Problem details: Repeat exactly the lines of the listing below, please, starting with the first and ending with the line containing "0.6, 2.6, 6))"; leave out the rest.

——

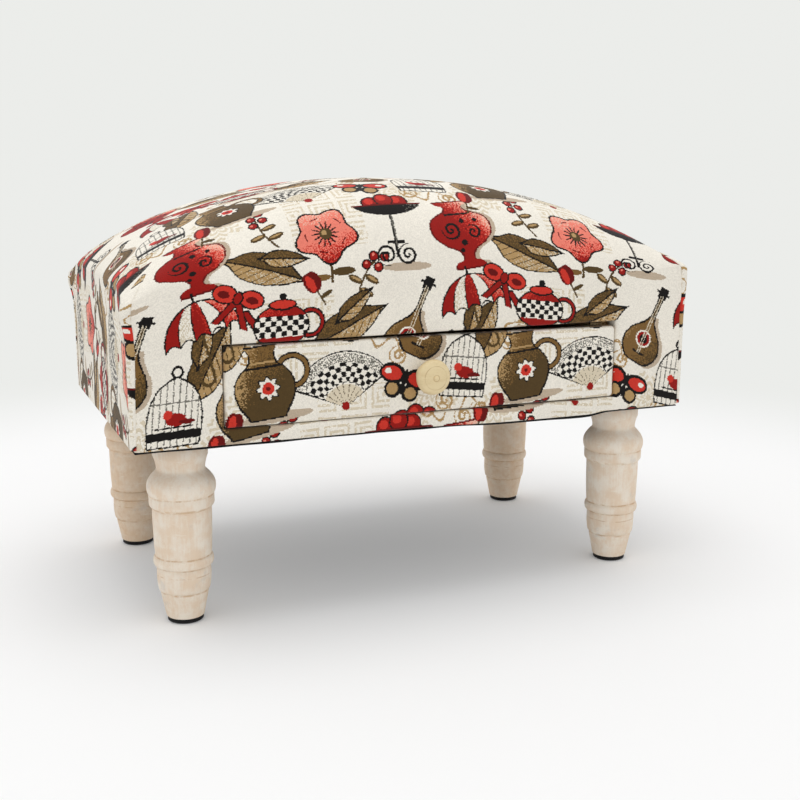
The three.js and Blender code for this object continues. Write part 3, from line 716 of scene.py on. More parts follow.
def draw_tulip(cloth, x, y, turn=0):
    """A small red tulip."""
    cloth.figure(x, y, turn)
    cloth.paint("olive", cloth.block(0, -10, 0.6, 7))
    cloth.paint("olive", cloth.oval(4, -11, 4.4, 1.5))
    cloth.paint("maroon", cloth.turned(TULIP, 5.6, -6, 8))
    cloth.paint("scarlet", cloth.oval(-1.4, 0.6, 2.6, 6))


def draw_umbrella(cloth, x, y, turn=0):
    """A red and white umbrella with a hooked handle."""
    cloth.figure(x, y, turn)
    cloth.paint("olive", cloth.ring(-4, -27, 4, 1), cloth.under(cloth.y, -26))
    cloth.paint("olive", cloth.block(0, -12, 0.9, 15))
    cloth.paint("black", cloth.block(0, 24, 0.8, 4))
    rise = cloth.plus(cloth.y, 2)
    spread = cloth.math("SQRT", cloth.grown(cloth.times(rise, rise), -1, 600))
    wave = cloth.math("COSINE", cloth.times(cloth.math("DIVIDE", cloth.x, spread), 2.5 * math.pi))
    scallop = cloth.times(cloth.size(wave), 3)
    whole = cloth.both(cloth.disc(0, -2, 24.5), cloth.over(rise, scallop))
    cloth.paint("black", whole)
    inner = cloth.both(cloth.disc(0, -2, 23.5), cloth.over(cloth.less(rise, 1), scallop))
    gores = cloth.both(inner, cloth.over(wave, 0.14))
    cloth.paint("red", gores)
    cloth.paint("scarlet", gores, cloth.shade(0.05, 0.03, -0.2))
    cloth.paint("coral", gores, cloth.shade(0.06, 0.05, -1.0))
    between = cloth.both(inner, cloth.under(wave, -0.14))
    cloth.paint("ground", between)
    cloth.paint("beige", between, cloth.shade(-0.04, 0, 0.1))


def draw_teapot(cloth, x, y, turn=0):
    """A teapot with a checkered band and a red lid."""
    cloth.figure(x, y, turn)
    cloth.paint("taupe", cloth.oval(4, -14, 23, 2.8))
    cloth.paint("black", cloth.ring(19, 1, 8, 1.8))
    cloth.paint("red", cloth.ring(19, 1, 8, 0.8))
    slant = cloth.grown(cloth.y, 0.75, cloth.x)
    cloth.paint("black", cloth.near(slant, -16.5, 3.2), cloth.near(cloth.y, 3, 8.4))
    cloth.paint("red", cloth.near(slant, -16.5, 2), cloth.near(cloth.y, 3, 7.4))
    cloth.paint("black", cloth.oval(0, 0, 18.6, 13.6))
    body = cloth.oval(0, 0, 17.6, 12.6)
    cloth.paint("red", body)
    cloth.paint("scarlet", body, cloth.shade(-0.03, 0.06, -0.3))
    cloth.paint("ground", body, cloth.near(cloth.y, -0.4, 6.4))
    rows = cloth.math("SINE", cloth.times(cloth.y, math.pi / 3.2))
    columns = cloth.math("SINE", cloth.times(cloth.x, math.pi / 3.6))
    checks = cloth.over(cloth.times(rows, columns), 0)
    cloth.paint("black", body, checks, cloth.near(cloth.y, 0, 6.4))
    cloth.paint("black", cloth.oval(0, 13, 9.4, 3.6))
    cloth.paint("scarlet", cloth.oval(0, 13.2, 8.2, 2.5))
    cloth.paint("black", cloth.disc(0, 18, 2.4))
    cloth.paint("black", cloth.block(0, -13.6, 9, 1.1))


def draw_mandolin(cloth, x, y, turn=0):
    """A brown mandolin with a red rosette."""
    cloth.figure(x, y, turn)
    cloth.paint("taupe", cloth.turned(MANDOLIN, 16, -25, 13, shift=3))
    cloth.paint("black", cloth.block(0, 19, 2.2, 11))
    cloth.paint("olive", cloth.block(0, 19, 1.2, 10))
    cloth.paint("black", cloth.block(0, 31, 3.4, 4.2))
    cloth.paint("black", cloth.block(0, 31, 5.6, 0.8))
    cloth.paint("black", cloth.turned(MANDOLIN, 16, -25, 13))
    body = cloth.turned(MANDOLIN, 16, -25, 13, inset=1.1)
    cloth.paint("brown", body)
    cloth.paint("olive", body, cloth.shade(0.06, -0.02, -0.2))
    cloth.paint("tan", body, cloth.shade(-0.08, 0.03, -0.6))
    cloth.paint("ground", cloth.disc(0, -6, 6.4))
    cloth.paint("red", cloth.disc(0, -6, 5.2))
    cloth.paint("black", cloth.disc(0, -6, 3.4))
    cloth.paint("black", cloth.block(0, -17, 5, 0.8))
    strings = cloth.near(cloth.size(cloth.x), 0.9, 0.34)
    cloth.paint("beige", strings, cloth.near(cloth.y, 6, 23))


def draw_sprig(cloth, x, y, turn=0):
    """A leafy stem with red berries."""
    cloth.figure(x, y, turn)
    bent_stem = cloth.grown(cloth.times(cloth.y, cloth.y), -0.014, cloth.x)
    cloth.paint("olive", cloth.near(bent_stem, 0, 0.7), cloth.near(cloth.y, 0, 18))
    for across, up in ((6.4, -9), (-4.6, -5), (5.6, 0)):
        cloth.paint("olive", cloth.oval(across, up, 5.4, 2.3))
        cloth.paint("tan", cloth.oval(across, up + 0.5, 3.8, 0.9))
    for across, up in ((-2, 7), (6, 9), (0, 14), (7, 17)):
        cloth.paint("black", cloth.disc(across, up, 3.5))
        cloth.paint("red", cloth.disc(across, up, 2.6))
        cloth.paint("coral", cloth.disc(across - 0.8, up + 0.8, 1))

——

Exercise solution:
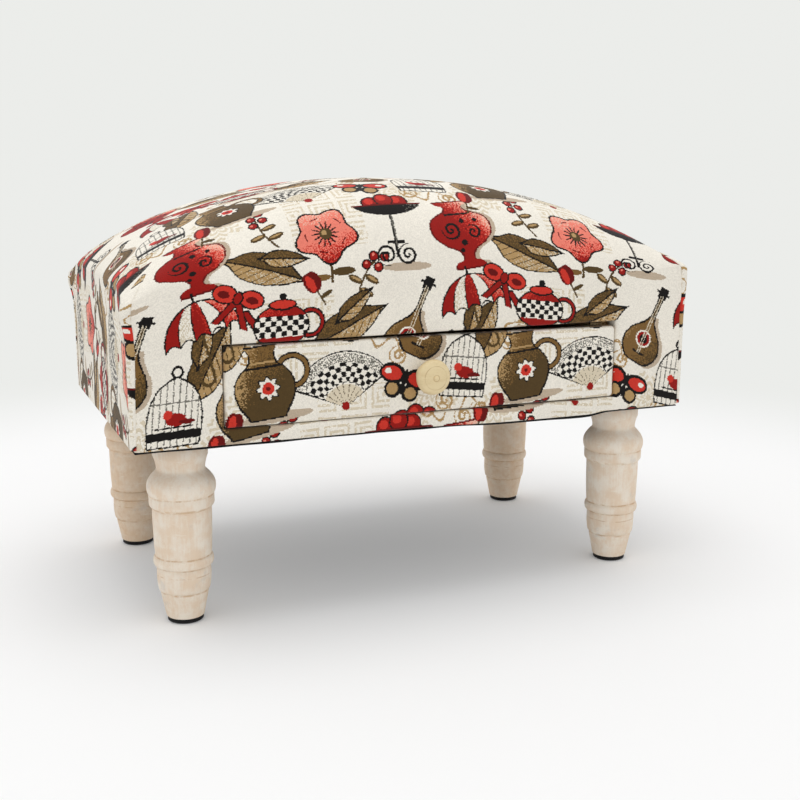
The three.js and Blender code for this object continues. Write part 3, from line 716 of scene.py on. More parts follow.
def draw_tulip(cloth, x, y, turn=0):
    """A small red tulip."""
    cloth.figure(x, y, turn)
    cloth.paint("olive", cloth.block(0, -10, 0.6, 7))
    cloth.paint("olive", cloth.oval(4, -11, 4.4, 1.5))
    cloth.paint("maroon", cloth.turned(TULIP, 5.6, -6, 8))
    cloth.paint("scarlet", cloth.oval(-1.4, 0.6, 2.6, 6))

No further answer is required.